Start of Data excerpts
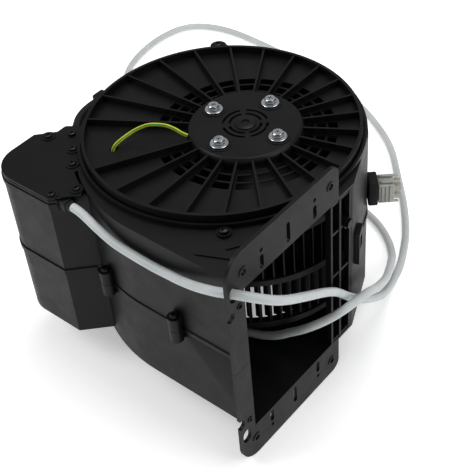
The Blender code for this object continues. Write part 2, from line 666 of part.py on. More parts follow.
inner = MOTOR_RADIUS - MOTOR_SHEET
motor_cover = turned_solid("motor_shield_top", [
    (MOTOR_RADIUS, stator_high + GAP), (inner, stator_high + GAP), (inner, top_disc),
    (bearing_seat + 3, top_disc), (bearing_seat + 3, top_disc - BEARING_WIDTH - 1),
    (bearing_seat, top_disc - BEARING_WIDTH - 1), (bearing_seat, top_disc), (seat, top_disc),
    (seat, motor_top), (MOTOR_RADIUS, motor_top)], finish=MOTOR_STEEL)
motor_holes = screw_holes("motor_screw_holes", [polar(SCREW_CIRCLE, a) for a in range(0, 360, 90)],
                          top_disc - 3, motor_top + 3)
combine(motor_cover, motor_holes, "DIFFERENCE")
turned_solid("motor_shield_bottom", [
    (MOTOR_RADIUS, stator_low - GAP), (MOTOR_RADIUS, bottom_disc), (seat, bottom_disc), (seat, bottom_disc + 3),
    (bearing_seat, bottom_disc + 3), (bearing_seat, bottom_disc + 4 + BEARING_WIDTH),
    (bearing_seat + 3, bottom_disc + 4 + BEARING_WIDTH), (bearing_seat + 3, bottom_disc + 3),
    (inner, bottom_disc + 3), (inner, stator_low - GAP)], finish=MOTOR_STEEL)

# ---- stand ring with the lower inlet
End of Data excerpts
Start of Data excerpts
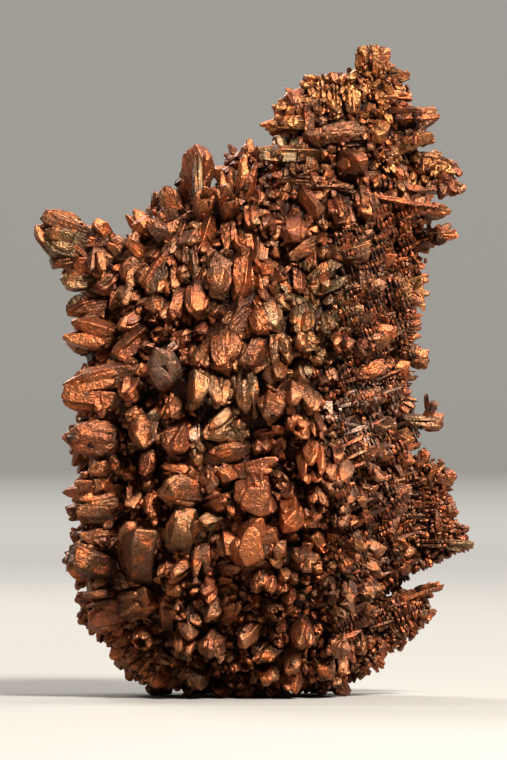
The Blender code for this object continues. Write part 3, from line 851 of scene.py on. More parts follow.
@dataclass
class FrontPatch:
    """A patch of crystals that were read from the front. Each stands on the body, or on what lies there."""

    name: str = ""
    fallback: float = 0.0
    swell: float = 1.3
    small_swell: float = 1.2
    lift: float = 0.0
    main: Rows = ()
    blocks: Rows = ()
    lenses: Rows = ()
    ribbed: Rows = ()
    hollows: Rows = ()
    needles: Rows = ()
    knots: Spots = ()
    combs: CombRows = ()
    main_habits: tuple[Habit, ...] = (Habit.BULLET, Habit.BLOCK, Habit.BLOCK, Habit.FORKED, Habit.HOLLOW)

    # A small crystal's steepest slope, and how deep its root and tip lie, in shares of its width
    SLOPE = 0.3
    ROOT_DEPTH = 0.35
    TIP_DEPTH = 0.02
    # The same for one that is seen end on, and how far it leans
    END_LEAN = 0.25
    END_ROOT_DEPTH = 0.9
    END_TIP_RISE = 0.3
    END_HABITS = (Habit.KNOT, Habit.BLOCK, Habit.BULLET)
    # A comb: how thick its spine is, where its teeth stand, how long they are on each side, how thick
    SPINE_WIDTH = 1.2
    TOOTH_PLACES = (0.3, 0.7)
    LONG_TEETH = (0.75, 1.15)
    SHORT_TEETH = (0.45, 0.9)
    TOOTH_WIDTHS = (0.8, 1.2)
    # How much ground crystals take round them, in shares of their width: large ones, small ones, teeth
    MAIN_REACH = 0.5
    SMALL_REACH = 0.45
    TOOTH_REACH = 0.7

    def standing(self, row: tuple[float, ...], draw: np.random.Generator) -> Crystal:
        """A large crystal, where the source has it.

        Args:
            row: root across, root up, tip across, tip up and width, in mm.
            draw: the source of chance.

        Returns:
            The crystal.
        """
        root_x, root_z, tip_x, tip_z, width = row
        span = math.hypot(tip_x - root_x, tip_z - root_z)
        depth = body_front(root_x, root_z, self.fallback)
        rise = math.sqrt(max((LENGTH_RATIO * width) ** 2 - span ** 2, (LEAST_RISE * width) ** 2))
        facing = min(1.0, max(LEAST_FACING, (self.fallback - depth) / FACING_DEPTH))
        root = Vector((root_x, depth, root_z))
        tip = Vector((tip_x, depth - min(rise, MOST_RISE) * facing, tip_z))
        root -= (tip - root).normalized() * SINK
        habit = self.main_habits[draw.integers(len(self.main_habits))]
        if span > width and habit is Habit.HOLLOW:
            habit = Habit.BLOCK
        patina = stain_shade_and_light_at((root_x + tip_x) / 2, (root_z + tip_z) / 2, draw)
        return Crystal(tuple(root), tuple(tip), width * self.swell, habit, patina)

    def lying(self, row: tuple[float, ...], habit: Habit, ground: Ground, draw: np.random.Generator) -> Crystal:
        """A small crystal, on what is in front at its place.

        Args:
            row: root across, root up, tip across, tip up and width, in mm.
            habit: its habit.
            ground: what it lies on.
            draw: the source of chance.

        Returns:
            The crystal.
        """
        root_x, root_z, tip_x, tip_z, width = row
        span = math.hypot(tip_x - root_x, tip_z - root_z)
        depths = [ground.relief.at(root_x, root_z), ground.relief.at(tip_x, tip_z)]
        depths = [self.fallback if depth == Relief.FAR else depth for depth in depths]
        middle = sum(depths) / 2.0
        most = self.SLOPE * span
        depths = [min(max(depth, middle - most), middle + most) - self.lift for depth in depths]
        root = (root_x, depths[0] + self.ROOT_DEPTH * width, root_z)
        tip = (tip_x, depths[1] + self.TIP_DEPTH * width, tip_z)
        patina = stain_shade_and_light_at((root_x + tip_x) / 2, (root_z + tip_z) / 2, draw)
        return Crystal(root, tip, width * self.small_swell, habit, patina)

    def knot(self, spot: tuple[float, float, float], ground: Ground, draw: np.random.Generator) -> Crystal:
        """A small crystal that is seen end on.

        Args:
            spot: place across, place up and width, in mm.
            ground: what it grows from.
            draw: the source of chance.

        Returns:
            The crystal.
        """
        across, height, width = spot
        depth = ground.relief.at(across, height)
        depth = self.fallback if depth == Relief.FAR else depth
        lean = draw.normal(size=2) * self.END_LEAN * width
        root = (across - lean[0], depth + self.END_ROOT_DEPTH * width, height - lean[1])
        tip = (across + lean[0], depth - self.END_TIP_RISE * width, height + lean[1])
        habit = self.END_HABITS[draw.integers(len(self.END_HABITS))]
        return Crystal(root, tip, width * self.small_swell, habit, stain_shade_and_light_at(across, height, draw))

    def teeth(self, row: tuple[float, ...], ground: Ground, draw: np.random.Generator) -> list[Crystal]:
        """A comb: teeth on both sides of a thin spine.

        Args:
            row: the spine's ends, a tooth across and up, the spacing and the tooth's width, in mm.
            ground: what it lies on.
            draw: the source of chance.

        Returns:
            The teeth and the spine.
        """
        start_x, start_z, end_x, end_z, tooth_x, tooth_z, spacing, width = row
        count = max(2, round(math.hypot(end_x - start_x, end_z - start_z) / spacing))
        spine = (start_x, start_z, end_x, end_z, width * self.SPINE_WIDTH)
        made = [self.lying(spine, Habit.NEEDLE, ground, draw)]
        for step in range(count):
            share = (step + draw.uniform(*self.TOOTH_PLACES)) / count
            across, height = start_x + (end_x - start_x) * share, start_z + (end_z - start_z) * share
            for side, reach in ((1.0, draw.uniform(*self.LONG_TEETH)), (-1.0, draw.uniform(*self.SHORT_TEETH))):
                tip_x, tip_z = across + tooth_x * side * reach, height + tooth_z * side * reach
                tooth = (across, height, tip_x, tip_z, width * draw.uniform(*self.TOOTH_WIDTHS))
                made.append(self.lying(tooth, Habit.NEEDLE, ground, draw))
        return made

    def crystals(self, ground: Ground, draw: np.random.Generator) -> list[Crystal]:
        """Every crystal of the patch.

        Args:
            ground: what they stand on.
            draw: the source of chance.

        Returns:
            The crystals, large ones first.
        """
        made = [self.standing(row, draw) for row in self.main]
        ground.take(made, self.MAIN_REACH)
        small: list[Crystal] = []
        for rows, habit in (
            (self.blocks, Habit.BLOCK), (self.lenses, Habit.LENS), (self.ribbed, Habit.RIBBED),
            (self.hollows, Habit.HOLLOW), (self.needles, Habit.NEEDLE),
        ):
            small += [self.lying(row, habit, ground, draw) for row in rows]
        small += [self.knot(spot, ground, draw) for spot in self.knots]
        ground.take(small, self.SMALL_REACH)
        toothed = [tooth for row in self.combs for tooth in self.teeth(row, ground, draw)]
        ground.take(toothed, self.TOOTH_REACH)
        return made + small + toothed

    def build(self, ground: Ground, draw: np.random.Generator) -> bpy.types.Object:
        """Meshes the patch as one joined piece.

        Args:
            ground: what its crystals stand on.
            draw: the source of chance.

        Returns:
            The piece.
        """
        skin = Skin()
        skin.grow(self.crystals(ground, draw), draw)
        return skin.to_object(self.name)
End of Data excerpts
_Aim:_ Transcribe each line of the data above, unaltered, from the one where "The Blender code for this object continues. Write part 2, from" appears to the one where "# ---- stand ring with the lower inlet" appears, inclusive of both.

_Complete response:_
The Blender code for this object continues. Write part 2, from line 666 of part.py on. More parts follow.
inner = MOTOR_RADIUS - MOTOR_SHEET
motor_cover = turned_solid("motor_shield_top", [
    (MOTOR_RADIUS, stator_high + GAP), (inner, stator_high + GAP), (inner, top_disc),
    (bearing_seat + 3, top_disc), (bearing_seat + 3, top_disc - BEARING_WIDTH - 1),
    (bearing_seat, top_disc - BEARING_WIDTH - 1), (bearing_seat, top_disc), (seat, top_disc),
    (seat, motor_top), (MOTOR_RADIUS, motor_top)], finish=MOTOR_STEEL)
motor_holes = screw_holes("motor_screw_holes", [polar(SCREW_CIRCLE, a) for a in range(0, 360, 90)],
                          top_disc - 3, motor_top + 3)
combine(motor_cover, motor_holes, "DIFFERENCE")
turned_solid("motor_shield_bottom", [
    (MOTOR_RADIUS, stator_low - GAP), (MOTOR_RADIUS, bottom_disc), (seat, bottom_disc), (seat, bottom_disc + 3),
    (bearing_seat, bottom_disc + 3), (bearing_seat, bottom_disc + 4 + BEARING_WIDTH),
    (bearing_seat + 3, bottom_disc + 4 + BEARING_WIDTH), (bearing_seat + 3, bottom_disc + 3),
    (inner, bottom_disc + 3), (inner, stator_low - GAP)], finish=MOTOR_STEEL)

# ---- stand ring with the lower inlet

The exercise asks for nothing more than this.